For more details, please refer to our final text model (Jupyter notebook) here.
Table 3. Training Result for Our Text Model.
Figure 5. ROC Curve for the Two Selected Models.
In this project, we initially trained our model with data gathered during 2014 to 2016. However, when we used the model to classify current spam users, the accuracy was not satisfying. From this result, we found that Twitter spam users have been changing during the years. As time passes, their features can be a lot different. Therefore, spam topic drift is a challenge for our classifier.
We believe the problem of data changing is happening in many areas of IR, including search engines as well as recommenders which also involves data training processes to give better accuracy. To deal with this issue, it is apparent that one-time training is not enough. Instead, frequent training with newest data is necessary.
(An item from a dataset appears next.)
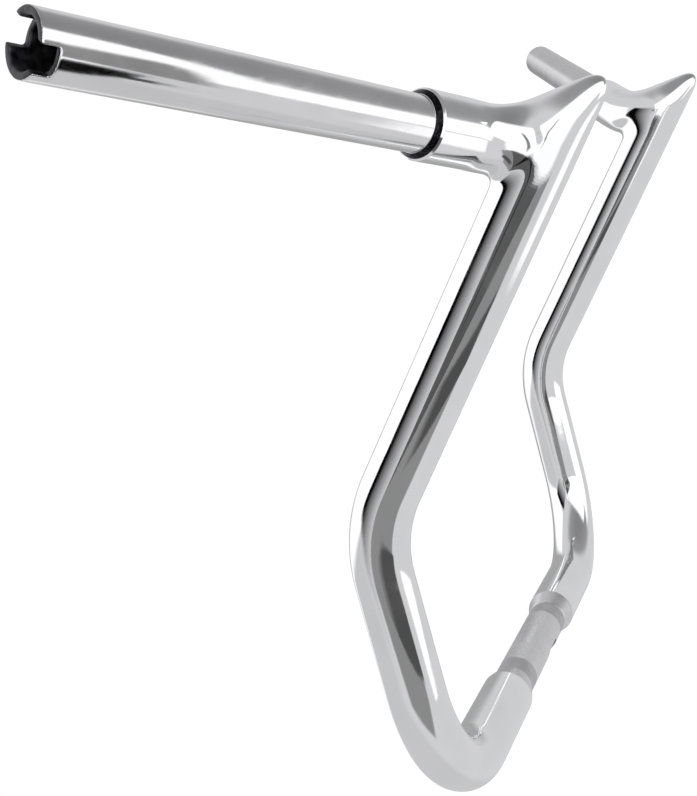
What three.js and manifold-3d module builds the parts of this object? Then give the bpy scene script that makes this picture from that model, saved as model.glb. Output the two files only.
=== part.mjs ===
// Motorcycle handlebar with mitred, pointed top corners: 1-1/4 in tube that steps down to 1 in
// at the centre clamp and at both grips, for a throttle sensor in the right-hand end.
// Millimetres. +X is the rider's right, +Y is forward, +Z is up. The origin is the middle of the
// centre clamp section, where the risers hold the bar.
import * as THREE from "three";
import { mergeVertices } from "three/addons/utils/BufferGeometryUtils.js";
import Module from "manifold-3d";

const wasm = await Module();
wasm.setup();

// Tube sections.
const INCH = 25.4;
const FAT_R = (1.25 * INCH) / 2;
const FAT_BORE_R = 13.0;
const SLIM_R = INCH / 2;
const SLIM_BORE_R = 9.5;
const GAP = 0.3; // left between pieces that touch

// Centreline of the right half, as the corners where its straight stretches would meet.
const LOWER_BEND = new THREE.Vector3(204, 0, 0);
const DOG_LEG = new THREE.Vector3(204, -98.5, 121);
const MITRE = new THREE.Vector3(204, -98.5, 342.2);
const ARM_BEND = new THREE.Vector3(204, -120.9, 327.2);
const GRIP_END = new THREE.Vector3(414.6, -238.1, 321.4);
const LOWER_BEND_R = 66.7;
const DOG_LEG_R = 76.2;
const ARM_BEND_R = 31.8;

// Centre clamp section.
const CLAMP_HALF = 54.5; // half of the bare 1 in length
const COLLAR_LENGTH = 14; // taper from 1 in up to the riser tube
const COLLAR_LIP = 0.6; // wall left at the thin end of a taper
const CLAMP_INSERT = 38; // how far the clamp tube slides into each riser tube
const KNURL_FROM = 14;
const KNURL_TO = 39;
const KNURL_TEETH = 40;
const KNURL_DEPTH = 0.35;
const WIRE_SLOT_X = -15;
const WIRE_SLOT_LENGTH = 25;
const WIRE_SLOT_WIDTH = 9;

// Grips.
const GRIP_LENGTH = 187.3; // from the shoulder to the bare end
const SHOULDER_LENGTH = 3.4;
const GRIP_INSERT = 20; // how far the grip tube slides into the arm tube
const NOTCH_WIDTH = 10.7;
const NOTCH_DEPTH = 7.2;
const NOTCH_ANGLE = THREE.MathUtils.degToRad(80.6); // about the grip, from straight up

// Polished weld in the inner corner of each mitre.
const WELD_R = 5;

const SIDES = 24; // flats round a tube
const BEND_STEP = THREE.MathUtils.degToRad(11.25);

const X = new THREE.Vector3(1, 0, 0);
const Z = new THREE.Vector3(0, 0, 1);
const gripAxis = GRIP_END.clone().sub(ARM_BEND).normalize();
const uprightAxis = MITRE.clone().sub(DOG_LEG).normalize();
const shoulder = GRIP_END.clone().addScaledVector(gripAxis, -GRIP_LENGTH);
const armEnd = shoulder.clone().addScaledVector(gripAxis, -SHOULDER_LENGTH);

// A centreline of straight stretches joined by tangent arcs. Its stations fall where the tube
// changes direction, not at even lengths, so a straight stretch costs one step.
class BentPath extends THREE.Curve {
  constructor(start, bends, end) {
    super();
    this.stations = [];
    const corners = [start, ...bends.map((bend) => bend.at), end];
    this.add(start, corners[1].clone().sub(start).normalize());
    bends.forEach((bend, i) => {
      const before = corners[i].clone().sub(bend.at).normalize();
      const after = corners[i + 2].clone().sub(bend.at).normalize();
      const opening = before.angleTo(after);
      const middle = before.clone().add(after).normalize();
      const centre = bend.at.clone().addScaledVector(middle, bend.radius / Math.sin(opening / 2));
      const first = bend.at.clone().addScaledVector(before, bend.radius / Math.tan(opening / 2));
      const turn = Math.PI - opening;
      const steps = Math.ceil(turn / BEND_STEP);
      const axis = after.clone().cross(before).normalize();
      for (let step = 0; step <= steps; step++) {
        const angle = (turn * step) / steps;
        const spoke = first.clone().sub(centre).applyAxisAngle(axis, angle);
        this.add(spoke.add(centre), before.clone().negate().applyAxisAngle(axis, angle));
      }
    });
    this.add(end, end.clone().sub(corners[corners.length - 2]).normalize());
  }
  add(point, tangent) {
    this.stations.push({ point, tangent });
  }
  get steps() {
    return this.stations.length - 1;
  }
  getPoint(t) {
    return this.stations[Math.round(t * this.steps)].point.clone();
  }
  getTangent(t) {
    return this.stations[Math.round(t * this.steps)].tangent.clone();
  }
  getUtoTmapping(u) {
    return u;
  }
}

function disc(radius) {
  const shape = new THREE.Shape();
  shape.absarc(0, 0, radius, 0, 2 * Math.PI);
  return shape;
}

function ring(radius, bore) {
  const shape = disc(radius);
  const hole = new THREE.Path();
  hole.absarc(0, 0, bore, 0, 2 * Math.PI, true);
  shape.holes.push(hole);
  return shape;
}

function sweep(shape, path) {
  return new THREE.ExtrudeGeometry(shape, {
    extrudePath: path,
    steps: path.steps,
    curveSegments: SIDES / 2,
    bevelEnabled: false,
  });
}

const bar = (shape, from, to) => sweep(shape, new BentPath(from, [], to));

// A turned piece about the line from one point along an axis: profile holds [radius, distance].
function turned(profile, from, axis) {
  const points = [...profile, profile[0]].map(([radius, along]) => new THREE.Vector2(radius, along));
  const geometry = new THREE.LatheGeometry(points, SIDES);
  geometry.applyQuaternion(new THREE.Quaternion().setFromUnitVectors(new THREE.Vector3(0, 1, 0), axis));
  return geometry.translate(from.x, from.y, from.z);
}

function toSolid(geometry) {
  const plain = geometry.index ? geometry.toNonIndexed() : geometry.clone();
  plain.deleteAttribute("normal");
  plain.deleteAttribute("uv");
  const merged = mergeVertices(plain, 1e-4);
  const mesh = new wasm.Mesh({
    numProp: 3,
    vertProperties: merged.attributes.position.array,
    triVerts: new Uint32Array(merged.index.array),
  });
  return new wasm.Manifold(mesh);
}

function toGeometry(solid) {
  const mesh = solid.getMesh();
  const geometry = new THREE.BufferGeometry();
  geometry.setAttribute("position", new THREE.BufferAttribute(mesh.vertProperties, 3));
  geometry.setIndex(new THREE.BufferAttribute(mesh.triVerts, 1));
  const faceted = geometry.toNonIndexed();
  faceted.computeVertexNormals();
  return faceted;
}

const cut = (geometry, ...tools) =>
  toGeometry(tools.reduce((solid, tool) => solid.subtract(toSolid(tool)), toSolid(geometry)));

// A large block that fills everything on the side of a plane that its normal points to.
function halfSpace(point, normal) {
  const size = 160;
  const block = new THREE.BoxGeometry(size, size, size);
  block.applyQuaternion(new THREE.Quaternion().setFromUnitVectors(Z, normal));
  const middle = point.clone().addScaledVector(normal, size / 2);
  return block.translate(middle.x, middle.y, middle.z);
}

// The mitre plane halves the corner between the upright and the arm.
const armStart = ARM_BEND.clone().sub(MITRE).normalize();
const mitreNormal = armStart.clone().add(uprightAxis).normalize();
const PAST_MITRE = 60; // stock beyond the plane before it is sawn off

function riserTube() {
  const start = new THREE.Vector3(CLAMP_HALF + COLLAR_LENGTH + GAP, 0, 0);
  const bends = [
    { at: LOWER_BEND, radius: LOWER_BEND_R },
    { at: DOG_LEG, radius: DOG_LEG_R },
  ];
  const top = MITRE.clone().addScaledVector(uprightAxis, PAST_MITRE);
  const tube = sweep(ring(FAT_R, FAT_BORE_R), new BentPath(start, bends, top));
  return cut(tube, halfSpace(MITRE.clone().addScaledVector(mitreNormal, -GAP / 2), mitreNormal));
}

function armPath() {
  const start = MITRE.clone().addScaledVector(armStart, -PAST_MITRE);
  return new BentPath(start, [{ at: ARM_BEND, radius: ARM_BEND_R }], armEnd);
}

function armTube() {
  const tube = sweep(ring(FAT_R, FAT_BORE_R), armPath());
  const away = mitreNormal.clone().negate();
  return cut(tube, halfSpace(MITRE.clone().addScaledVector(mitreNormal, GAP / 2), away));
}

// Weld metal along the inner half of the mitre joint, dressed back to the two tubes.
function mitreWeld() {
  const across = armStart.clone().cross(uprightAxis).normalize();
  const inward = armStart.clone().sub(uprightAxis).normalize();
  const half = Math.acos(THREE.MathUtils.clamp(armStart.dot(uprightAxis.clone().negate()), -1, 1)) / 2;
  const points = [];
  const count = 12;
  for (let i = 0; i <= count; i++) {
    const angle = (Math.PI * (i - count / 2)) / (count + 4);
    const along = (FAT_R * Math.cos(angle)) / Math.sin(half);
    points.push(
      MITRE.clone()
        .addScaledVector(across, FAT_R * Math.sin(angle))
        .addScaledVector(inward, along),
    );
  }
  const path = new THREE.CatmullRomCurve3(points);
  const bead = new THREE.ExtrudeGeometry(disc(WELD_R), {
    extrudePath: path,
    steps: count,
    curveSegments: 6,
    bevelEnabled: false,
  });
  const upright = bar(
    disc(FAT_R + GAP),
    DOG_LEG.clone().addScaledVector(uprightAxis, 60),
    MITRE.clone().addScaledVector(uprightAxis, PAST_MITRE),
  );
  return cut(bead, upright, sweep(disc(FAT_R + GAP), armPath()));
}

// Collar that tapers from the clamp section up to the riser tube.
function clampCollar() {
  const bore = SLIM_R + GAP;
  const profile = [
    [bore, 0],
    [bore + COLLAR_LIP, 0],
    [FAT_R, COLLAR_LENGTH],
    [bore, COLLAR_LENGTH],
  ];
  return turned(profile, new THREE.Vector3(CLAMP_HALF, 0, 0), X);
}

// Chamfered ring that closes the arm tube round the grip tube.
function gripCollar() {
  const bore = SLIM_R + GAP;
  const profile = [
    [bore, 0],
    [bore + COLLAR_LIP, 0],
    [FAT_R, SHOULDER_LENGTH - GAP],
    [bore, SHOULDER_LENGTH - GAP],
  ];
  return turned(profile, shoulder, gripAxis.clone().negate());
}

function clampTube() {
  const reach = CLAMP_HALF + COLLAR_LENGTH + CLAMP_INSERT;
  const tube = bar(ring(SLIM_R, SLIM_BORE_R), new THREE.Vector3(-reach, 0, 0), new THREE.Vector3(reach, 0, 0));
  let solid = toSolid(tube);
  for (const side of [-1, 1]) {
    const from = new THREE.Vector3(side < 0 ? -KNURL_TO : KNURL_FROM, 0, 0);
    const to = from.clone().addScaledVector(X, KNURL_TO - KNURL_FROM);
    solid = solid.subtract(toSolid(bar(knurlCutter(), from, to)));
  }
  const slot = new THREE.Shape();
  const straight = (WIRE_SLOT_LENGTH - WIRE_SLOT_WIDTH) / 2;
  slot.absarc(straight, 0, WIRE_SLOT_WIDTH / 2, -Math.PI / 2, Math.PI / 2);
  slot.absarc(-straight, 0, WIRE_SLOT_WIDTH / 2, Math.PI / 2, (3 * Math.PI) / 2);
  const cutter = new THREE.ExtrudeGeometry(slot, { depth: 2 * SLIM_R, curveSegments: 8, bevelEnabled: false });
  cutter.rotateX(-Math.PI / 2).translate(WIRE_SLOT_X, 0, 0);
  return toGeometry(solid.subtract(toSolid(cutter)));
}

// Everything outside a toothed outline, out to a little beyond the clamp tube.
function knurlCutter() {
  const shape = disc(SLIM_R + 1);
  const teeth = new THREE.Path();
  for (let i = 0; i < 2 * KNURL_TEETH; i++) {
    const angle = (-Math.PI * i) / KNURL_TEETH;
    const radius = i % 2 ? SLIM_R : SLIM_R - KNURL_DEPTH;
    const x = radius * Math.cos(angle);
    const y = radius * Math.sin(angle);
    if (i === 0) teeth.moveTo(x, y);
    else teeth.lineTo(x, y);
  }
  teeth.closePath();
  shape.holes.push(teeth);
  return shape;
}

function gripTube() {
  return bar(ring(SLIM_R, SLIM_BORE_R), armEnd.clone().addScaledVector(gripAxis, -GRIP_INSERT), GRIP_END);
}

// The throttle side has one slot milled straight across its end for the sensor's lugs.
function throttleGripTube() {
  const block = new THREE.BoxGeometry(NOTCH_WIDTH, 4 * SLIM_R, 2 * NOTCH_DEPTH);
  block.rotateZ(NOTCH_ANGLE);
  const up = Z.clone().addScaledVector(gripAxis, -Z.dot(gripAxis)).normalize();
  const side = up.clone().cross(gripAxis);
  const frame = new THREE.Matrix4().makeBasis(side, up, gripAxis).setPosition(GRIP_END);
  return cut(gripTube(), block.applyMatrix4(frame));
}

const chrome = { color: 0xe9ebee, roughness: 0.06, metalness: 1 };
const satin = { color: 0xb9bcc2, roughness: 0.35, metalness: 1 };

function piece(name, geometry, finish) {
  const mesh = new THREE.Mesh(geometry, new THREE.MeshStandardMaterial(finish));
  mesh.name = name;
  return mesh;
}

// One half of the bar. The left half is the right half mirrored, with its own grip tube.
function half(side, grip) {
  const group = new THREE.Group();
  group.add(
    piece(`clamp_collar_${side}`, clampCollar(), satin),
    piece(`riser_tube_${side}`, riserTube(), chrome),
    piece(`arm_tube_${side}`, armTube(), chrome),
    piece(`mitre_weld_${side}`, mitreWeld(), chrome),
    piece(`grip_collar_${side}`, gripCollar(), chrome),
    grip,
  );
  if (side === "left") group.scale.x = -1;
  return group;
}

const handlebar = new THREE.Group();
handlebar.add(
  piece("clamp_tube", clampTube(), satin),
  half("right", piece("throttle_grip_tube", throttleGripTube(), chrome)),
  half("left", piece("clutch_grip_tube", gripTube(), chrome)),
);

export default handlebar;
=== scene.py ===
"""Looks of the motorcycle handlebar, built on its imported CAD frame. Lengths are in metres.

Every tube is skinned from its centreline. The mitred corners, the slotted throttle end and the
wire slot are drawn round the zero level of a distance field, so their welds and edges are round.
"""
import math

import bmesh
import bpy
import numpy as np
from mathutils import Matrix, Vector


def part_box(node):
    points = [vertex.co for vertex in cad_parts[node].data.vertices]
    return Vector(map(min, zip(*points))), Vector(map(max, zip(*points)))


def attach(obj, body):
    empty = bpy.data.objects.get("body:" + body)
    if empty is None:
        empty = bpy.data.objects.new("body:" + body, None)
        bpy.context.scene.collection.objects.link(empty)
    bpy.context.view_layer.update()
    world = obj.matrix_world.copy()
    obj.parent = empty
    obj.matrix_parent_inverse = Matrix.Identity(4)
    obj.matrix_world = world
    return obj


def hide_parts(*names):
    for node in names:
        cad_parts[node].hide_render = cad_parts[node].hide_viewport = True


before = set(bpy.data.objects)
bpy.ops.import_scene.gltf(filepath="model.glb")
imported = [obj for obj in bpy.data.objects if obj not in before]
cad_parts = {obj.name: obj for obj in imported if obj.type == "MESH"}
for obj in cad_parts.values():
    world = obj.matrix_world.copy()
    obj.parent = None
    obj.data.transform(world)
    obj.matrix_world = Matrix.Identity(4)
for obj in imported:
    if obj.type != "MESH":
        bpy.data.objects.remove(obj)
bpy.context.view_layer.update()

MM = 0.001

# Tube sections, as in the CAD.
FAT_R = 15.875 * MM
SLIM_R = 12.7 * MM
SLIM_BORE_R = 9.5 * MM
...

Privacy:Since this tool relies on users' account information as well as their tweets, there can be some people getting others' information without knowing.
Spammer's Counter Attack:The system shows the result of our judgement. It is possible that spammers figure out better ways to camouflage themselves.
Unexpected Killing:Since the precision of our tool can never reach 100%, if it is adopted by Twitter, there might be legitimate user taken as spammers and shut down wrongly.
More targets:We believe similar methods used in this project can be applied to classify other kinds of malicious users, such as those who may be suspended due to various reasons.
Better scalability:The system can be used for other languages if text features of new languages are available.
Form of the app:Currently the app is in the form of a website. We think it would be more convenience for people to use if it is made as a web extension.